3.2.2. Access to the configured tracer

This proposal also specifies that the underlying OpenTracing Tracer object configured instance is available for developer use. The MicroProfile implementation will make the configured Tracer available with CDI injection.

The configured Tracer object is accessed by injecting the Tracer class that has been configured for the particular application for this environment.
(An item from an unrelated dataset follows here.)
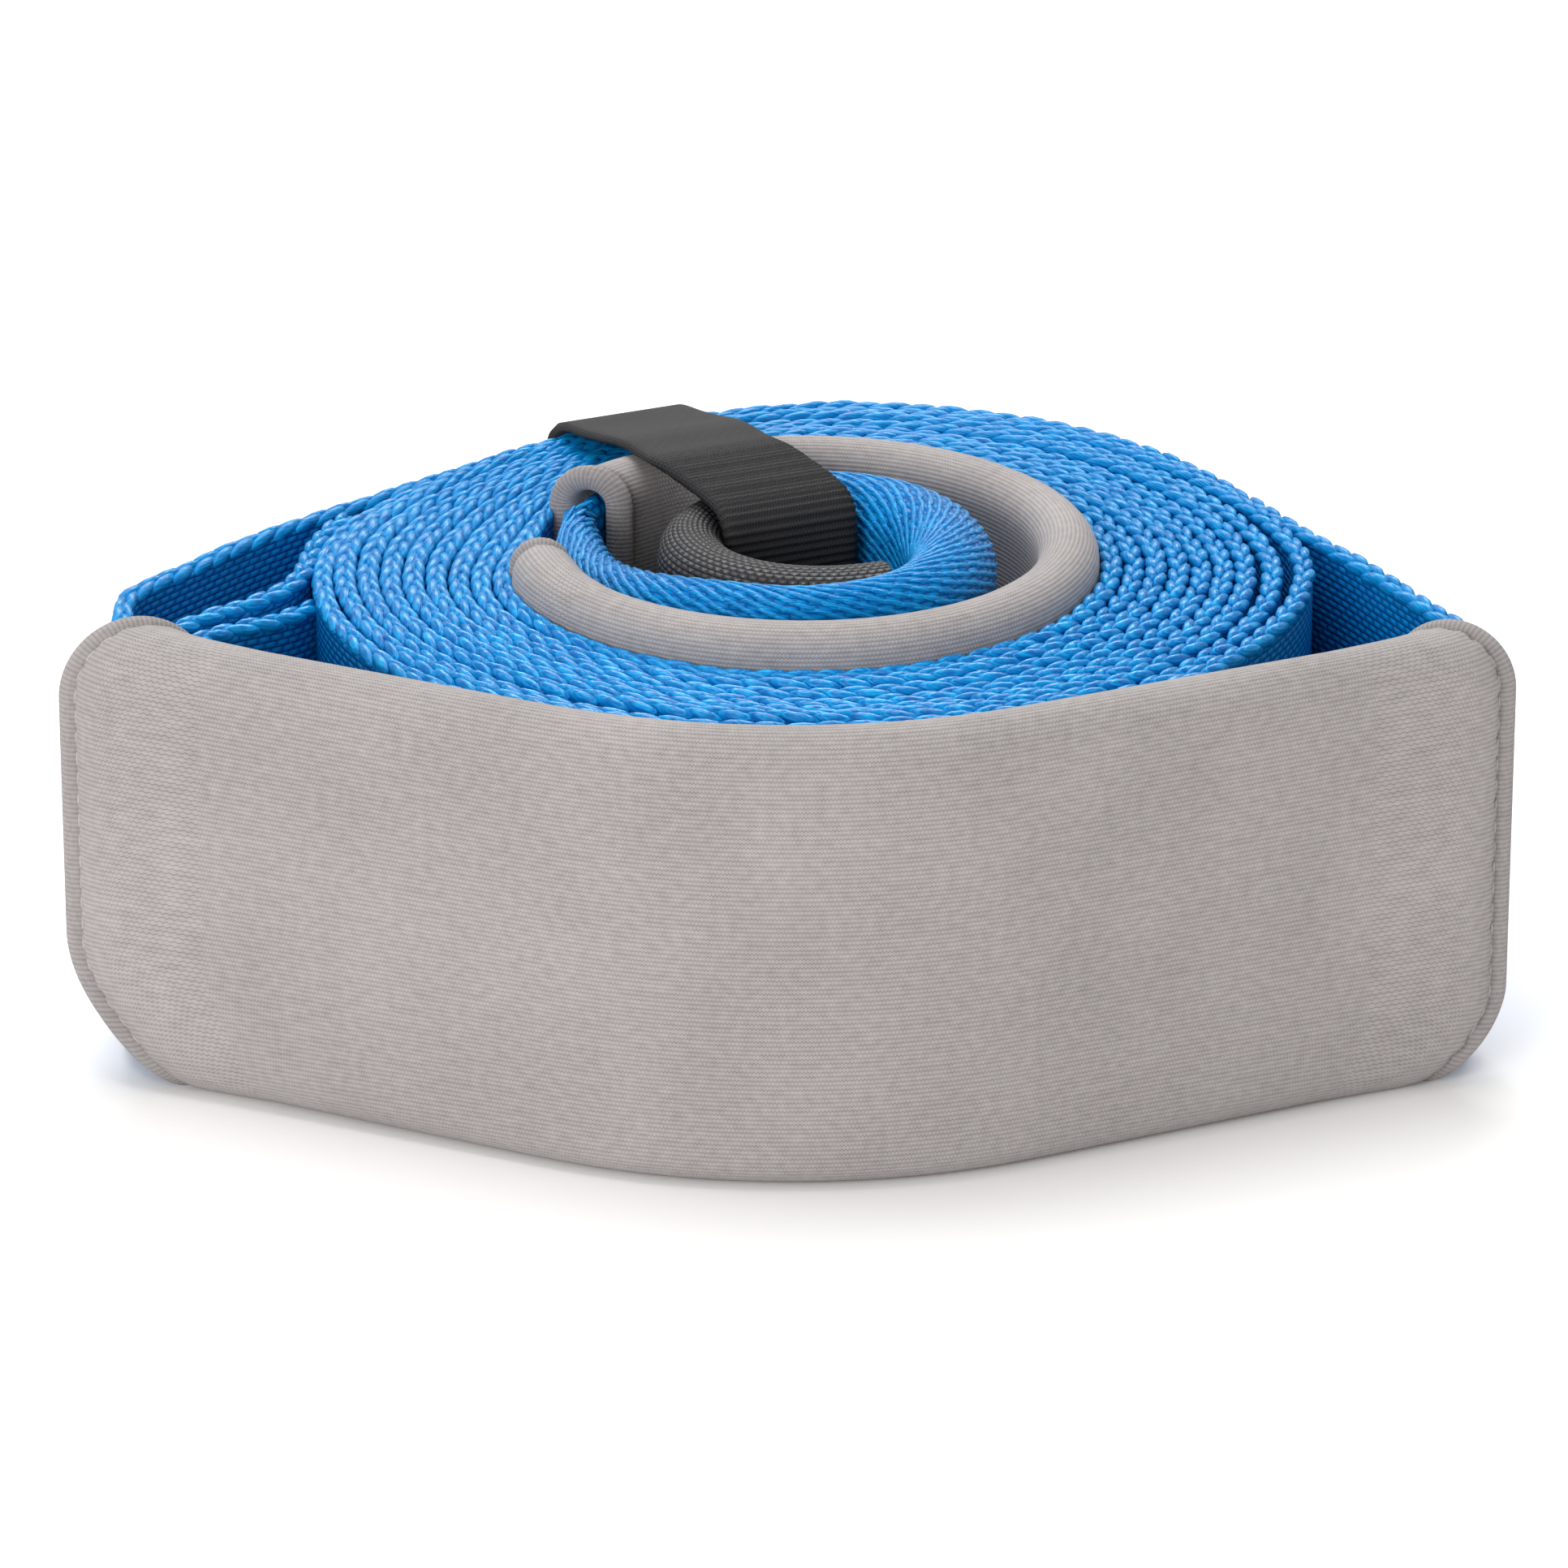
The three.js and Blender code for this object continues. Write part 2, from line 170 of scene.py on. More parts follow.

Each application gets a different Tracer instance.

Example:

@Inject
io.opentracing.Tracer configuredTracer;

The Tracer object enables support for the more complex tracing requirements, such as creating spans inside business methods.

Access to the Tracer also allows tags, logs and baggage to be added to Spans with, for example:

configuredTracer.activeSpan().setTag(...);
configuredTracer.activeSpan().log(...);
configuredTracer.activeSpan().setBaggage(...);

4. Impact on existing code

@Traced annotations can be added to existing code. A configured Tracer object can be accessed with CDI injection.

5. Alternatives considered

Current mechanisms require a decision at development time about the distributed trace system that will be used. This feature allows the decision to be made at the operational environment level.